[Stored data entries]
>> start
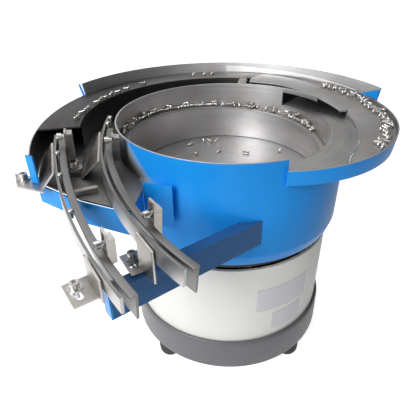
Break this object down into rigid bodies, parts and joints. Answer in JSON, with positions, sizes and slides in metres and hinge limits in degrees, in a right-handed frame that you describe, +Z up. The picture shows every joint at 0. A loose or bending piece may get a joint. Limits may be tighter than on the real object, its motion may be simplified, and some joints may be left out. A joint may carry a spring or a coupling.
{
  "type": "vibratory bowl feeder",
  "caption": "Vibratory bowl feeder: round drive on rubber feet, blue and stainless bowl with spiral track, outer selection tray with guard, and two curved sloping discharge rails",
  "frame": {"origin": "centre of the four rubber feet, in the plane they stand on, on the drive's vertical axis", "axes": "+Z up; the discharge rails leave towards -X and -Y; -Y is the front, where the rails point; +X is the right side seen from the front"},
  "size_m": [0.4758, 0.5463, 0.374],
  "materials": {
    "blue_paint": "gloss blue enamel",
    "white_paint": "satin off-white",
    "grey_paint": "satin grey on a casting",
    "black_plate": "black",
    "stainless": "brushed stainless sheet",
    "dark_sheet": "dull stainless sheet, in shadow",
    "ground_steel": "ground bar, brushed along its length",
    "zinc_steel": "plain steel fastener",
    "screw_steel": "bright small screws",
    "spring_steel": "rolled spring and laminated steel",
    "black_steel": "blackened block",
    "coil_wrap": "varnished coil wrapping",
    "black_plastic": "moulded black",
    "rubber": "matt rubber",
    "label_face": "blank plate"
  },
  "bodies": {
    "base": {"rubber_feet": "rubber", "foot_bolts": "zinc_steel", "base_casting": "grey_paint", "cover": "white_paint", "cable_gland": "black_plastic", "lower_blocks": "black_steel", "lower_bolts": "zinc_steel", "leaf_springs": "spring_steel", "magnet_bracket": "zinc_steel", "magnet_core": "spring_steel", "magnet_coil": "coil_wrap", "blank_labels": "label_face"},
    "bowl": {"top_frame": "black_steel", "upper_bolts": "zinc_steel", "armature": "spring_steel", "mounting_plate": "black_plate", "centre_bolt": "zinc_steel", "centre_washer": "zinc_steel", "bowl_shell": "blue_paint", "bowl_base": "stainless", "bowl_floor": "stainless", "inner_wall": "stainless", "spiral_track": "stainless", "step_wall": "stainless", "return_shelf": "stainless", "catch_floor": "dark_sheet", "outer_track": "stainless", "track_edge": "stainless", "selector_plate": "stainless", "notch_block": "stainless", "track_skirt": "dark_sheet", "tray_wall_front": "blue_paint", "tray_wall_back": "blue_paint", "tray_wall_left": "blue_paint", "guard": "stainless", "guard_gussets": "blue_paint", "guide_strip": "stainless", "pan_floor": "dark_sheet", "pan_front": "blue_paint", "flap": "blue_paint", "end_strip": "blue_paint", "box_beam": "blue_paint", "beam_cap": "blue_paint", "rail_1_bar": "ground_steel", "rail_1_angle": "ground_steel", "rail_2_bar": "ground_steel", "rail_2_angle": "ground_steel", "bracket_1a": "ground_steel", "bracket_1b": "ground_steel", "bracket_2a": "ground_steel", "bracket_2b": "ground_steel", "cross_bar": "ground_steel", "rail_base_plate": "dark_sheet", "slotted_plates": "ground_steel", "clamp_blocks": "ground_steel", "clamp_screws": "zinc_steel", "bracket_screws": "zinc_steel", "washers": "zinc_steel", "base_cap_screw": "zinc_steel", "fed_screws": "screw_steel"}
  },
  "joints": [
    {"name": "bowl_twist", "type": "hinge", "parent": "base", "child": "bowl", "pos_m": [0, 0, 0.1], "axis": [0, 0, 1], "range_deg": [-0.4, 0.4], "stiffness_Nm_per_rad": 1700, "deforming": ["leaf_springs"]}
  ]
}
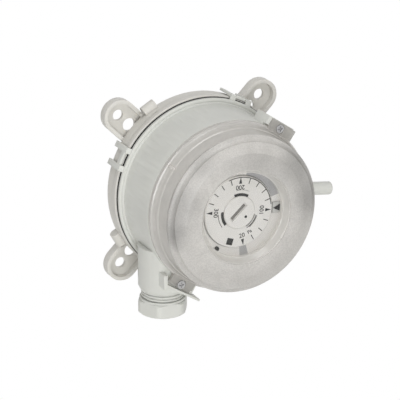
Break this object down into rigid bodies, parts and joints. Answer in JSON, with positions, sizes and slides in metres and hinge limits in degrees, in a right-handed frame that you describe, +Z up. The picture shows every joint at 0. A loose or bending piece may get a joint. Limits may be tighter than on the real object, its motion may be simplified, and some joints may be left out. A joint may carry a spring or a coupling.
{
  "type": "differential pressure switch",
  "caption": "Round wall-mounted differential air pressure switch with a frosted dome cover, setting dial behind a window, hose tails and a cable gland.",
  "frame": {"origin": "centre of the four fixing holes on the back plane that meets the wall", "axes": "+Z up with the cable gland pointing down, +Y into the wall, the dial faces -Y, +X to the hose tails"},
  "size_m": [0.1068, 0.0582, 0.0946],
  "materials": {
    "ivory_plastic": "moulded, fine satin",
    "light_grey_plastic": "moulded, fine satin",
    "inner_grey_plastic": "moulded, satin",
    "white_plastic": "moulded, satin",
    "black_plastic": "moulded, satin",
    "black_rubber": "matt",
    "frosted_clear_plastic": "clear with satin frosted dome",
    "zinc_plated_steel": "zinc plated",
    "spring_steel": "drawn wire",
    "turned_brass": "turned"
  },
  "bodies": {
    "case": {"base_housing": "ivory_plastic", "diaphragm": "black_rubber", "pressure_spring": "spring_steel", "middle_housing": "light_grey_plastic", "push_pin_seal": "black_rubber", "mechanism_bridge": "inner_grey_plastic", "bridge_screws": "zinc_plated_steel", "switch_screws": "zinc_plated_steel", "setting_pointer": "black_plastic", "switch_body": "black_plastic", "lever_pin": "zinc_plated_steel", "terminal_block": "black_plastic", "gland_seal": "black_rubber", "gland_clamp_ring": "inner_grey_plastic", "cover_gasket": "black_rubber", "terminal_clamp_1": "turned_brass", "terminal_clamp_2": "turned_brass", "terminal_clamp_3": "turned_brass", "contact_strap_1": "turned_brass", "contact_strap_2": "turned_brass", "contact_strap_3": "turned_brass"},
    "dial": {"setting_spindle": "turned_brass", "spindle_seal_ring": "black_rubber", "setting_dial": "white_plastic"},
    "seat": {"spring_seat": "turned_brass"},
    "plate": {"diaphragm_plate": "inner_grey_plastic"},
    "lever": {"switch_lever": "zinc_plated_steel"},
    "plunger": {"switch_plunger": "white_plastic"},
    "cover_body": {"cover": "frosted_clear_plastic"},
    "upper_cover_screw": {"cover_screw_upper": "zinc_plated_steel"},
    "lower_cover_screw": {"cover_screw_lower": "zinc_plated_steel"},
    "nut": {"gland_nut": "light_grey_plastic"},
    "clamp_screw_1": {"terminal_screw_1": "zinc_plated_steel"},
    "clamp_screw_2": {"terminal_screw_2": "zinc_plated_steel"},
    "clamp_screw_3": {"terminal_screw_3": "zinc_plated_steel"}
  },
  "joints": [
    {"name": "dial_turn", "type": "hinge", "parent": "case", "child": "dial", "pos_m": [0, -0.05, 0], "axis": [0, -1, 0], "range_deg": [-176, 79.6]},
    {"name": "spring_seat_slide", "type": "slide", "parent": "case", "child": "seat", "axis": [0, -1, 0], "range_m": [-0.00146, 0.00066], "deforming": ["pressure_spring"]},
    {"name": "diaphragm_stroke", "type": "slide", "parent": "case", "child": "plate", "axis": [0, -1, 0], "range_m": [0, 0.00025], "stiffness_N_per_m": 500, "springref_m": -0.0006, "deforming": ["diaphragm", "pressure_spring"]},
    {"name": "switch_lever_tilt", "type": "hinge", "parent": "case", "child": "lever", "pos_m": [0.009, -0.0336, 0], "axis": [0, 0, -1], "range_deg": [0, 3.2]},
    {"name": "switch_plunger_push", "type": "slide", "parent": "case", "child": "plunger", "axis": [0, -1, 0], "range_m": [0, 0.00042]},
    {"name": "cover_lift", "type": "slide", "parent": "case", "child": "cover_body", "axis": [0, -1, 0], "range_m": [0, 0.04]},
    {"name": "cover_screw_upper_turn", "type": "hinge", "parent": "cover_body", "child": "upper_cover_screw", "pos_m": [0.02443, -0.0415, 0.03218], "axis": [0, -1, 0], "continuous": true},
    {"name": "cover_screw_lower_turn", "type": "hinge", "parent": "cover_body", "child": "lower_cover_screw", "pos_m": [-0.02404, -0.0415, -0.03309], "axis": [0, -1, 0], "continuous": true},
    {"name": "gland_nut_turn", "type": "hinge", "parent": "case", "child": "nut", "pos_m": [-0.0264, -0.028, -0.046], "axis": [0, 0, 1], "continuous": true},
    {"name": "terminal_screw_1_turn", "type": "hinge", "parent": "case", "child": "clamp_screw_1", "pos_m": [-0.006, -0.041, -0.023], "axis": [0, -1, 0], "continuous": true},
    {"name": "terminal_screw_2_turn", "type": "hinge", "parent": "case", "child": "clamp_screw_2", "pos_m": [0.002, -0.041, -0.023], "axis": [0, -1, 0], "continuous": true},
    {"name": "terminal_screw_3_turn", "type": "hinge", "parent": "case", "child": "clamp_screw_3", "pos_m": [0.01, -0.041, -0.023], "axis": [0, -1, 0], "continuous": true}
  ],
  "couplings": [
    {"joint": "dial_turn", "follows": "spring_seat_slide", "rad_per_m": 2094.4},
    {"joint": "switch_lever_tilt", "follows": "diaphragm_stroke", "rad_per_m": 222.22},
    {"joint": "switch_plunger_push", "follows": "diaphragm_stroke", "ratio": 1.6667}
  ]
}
>> end
Find the word "with" and list each line it appears in.

Break this object down into rigid bodies, parts and joints. Answer in JSON, with positions, sizes and slides in metres and hinge limits in degrees, in a right-handed frame that you describe, +Z up. The picture shows every joint at 0. A loose or bending piece may get a joint. Limits may be tighter than on the real object, its motion may be simplified, and some joints may be left out. A joint may carry a spring or a coupling.
  "caption": "Vibratory bowl feeder: round drive on rubber feet, blue and stainless bowl with spiral track, outer selection tray with guard, and two curved sloping discharge rails",
Break this object down into rigid bodies, parts and joints. Answer in JSON, with positions, sizes and slides in metres and hinge limits in degrees, in a right-handed frame that you describe, +Z up. The picture shows every joint at 0. A loose or bending piece may get a joint. Limits may be tighter than on the real object, its motion may be simplified, and some joints may be left out. A joint may carry a spring or a coupling.
  "caption": "Round wall-mounted differential air pressure switch with a frosted dome cover, setting dial behind a window, hose tails and a cable gland.",
  "frame": {"origin": "centre of the four fixing holes on the back plane that meets the wall", "axes": "+Z up with the cable gland pointing down, +Y into the wall, the dial faces -Y, +X to the hose tails"},
    "frosted_clear_plastic": "clear with satin frosted dome",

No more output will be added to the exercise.